Courtesy of Pace Gallery

Courtesy of Pace Gallery

 
 

Another of Shapiro’s great juxtapositioning comes from the atmospheric works on paper in ink and gouache that hang on some of the walls. The small works are intimately expressionist, quite a contrast to the starkness of the sculptures, and there is a complexity in them that is not so explicitly explored in the sculptural works. On paper, the works are loosely related to the sculptures; however, both mediums are used to explore spatiality and mood through shape, form, and colour–albeit on contrasting scales.

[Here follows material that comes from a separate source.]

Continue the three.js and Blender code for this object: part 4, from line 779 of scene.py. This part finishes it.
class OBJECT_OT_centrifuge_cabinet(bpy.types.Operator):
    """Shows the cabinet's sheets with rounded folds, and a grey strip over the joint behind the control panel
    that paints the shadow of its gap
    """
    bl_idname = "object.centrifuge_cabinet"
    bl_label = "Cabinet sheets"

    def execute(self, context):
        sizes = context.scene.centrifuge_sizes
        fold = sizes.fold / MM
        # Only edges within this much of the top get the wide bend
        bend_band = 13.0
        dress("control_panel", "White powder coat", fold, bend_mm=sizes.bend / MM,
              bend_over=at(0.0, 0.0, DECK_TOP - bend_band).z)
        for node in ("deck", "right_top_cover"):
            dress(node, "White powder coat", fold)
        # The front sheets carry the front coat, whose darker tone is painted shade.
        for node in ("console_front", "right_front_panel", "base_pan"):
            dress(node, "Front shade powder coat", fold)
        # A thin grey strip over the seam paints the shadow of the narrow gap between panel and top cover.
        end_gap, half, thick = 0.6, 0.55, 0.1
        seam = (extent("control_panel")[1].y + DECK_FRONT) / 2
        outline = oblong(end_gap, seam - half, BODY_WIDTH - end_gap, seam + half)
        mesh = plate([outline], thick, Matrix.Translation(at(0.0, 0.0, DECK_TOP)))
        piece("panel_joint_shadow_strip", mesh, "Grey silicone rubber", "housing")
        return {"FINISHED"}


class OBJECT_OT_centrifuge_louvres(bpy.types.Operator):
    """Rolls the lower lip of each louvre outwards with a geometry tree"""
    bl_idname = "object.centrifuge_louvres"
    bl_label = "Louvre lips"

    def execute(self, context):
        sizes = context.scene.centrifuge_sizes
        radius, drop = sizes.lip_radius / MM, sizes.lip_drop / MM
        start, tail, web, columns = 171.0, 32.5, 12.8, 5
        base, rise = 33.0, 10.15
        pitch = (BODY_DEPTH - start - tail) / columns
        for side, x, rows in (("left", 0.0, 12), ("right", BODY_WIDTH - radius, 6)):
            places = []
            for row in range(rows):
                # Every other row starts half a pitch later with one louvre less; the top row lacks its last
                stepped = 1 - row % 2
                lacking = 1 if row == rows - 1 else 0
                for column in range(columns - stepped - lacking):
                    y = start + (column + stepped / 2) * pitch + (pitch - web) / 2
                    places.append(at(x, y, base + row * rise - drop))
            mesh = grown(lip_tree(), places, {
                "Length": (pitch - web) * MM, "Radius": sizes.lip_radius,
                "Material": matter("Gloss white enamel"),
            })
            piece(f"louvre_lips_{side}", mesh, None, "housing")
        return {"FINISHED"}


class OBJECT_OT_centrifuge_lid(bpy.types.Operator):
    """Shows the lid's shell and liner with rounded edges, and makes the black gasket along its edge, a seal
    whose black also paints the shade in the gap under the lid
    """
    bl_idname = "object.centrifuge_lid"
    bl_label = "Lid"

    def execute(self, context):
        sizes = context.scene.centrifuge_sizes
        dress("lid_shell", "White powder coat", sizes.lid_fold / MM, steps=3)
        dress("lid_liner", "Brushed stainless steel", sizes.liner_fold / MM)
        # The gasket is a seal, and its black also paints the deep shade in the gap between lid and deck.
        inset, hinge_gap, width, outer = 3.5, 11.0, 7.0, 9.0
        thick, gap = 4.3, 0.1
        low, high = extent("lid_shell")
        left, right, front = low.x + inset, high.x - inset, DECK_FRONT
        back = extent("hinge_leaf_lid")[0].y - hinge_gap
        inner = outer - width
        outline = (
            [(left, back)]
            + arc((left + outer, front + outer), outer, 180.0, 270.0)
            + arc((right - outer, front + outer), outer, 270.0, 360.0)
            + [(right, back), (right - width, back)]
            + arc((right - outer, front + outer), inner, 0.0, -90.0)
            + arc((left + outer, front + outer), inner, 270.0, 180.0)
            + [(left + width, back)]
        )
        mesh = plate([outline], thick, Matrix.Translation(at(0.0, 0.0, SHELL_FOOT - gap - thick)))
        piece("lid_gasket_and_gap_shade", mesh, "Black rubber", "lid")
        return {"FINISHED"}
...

The gouaches explore artistic possibilities not allowed for through the use of sculpture, and vice versa. In the paper works, Shapiro creates abstract gouache and ink compositions, which are sometimes then blotted to create a sort of mirror image using another piece of paper. As in the sculptures, Shapiro explores and exploits this technique with an investigative nature. He uses colour and shifts the orientations of the works so that they become more challenging than they first appear.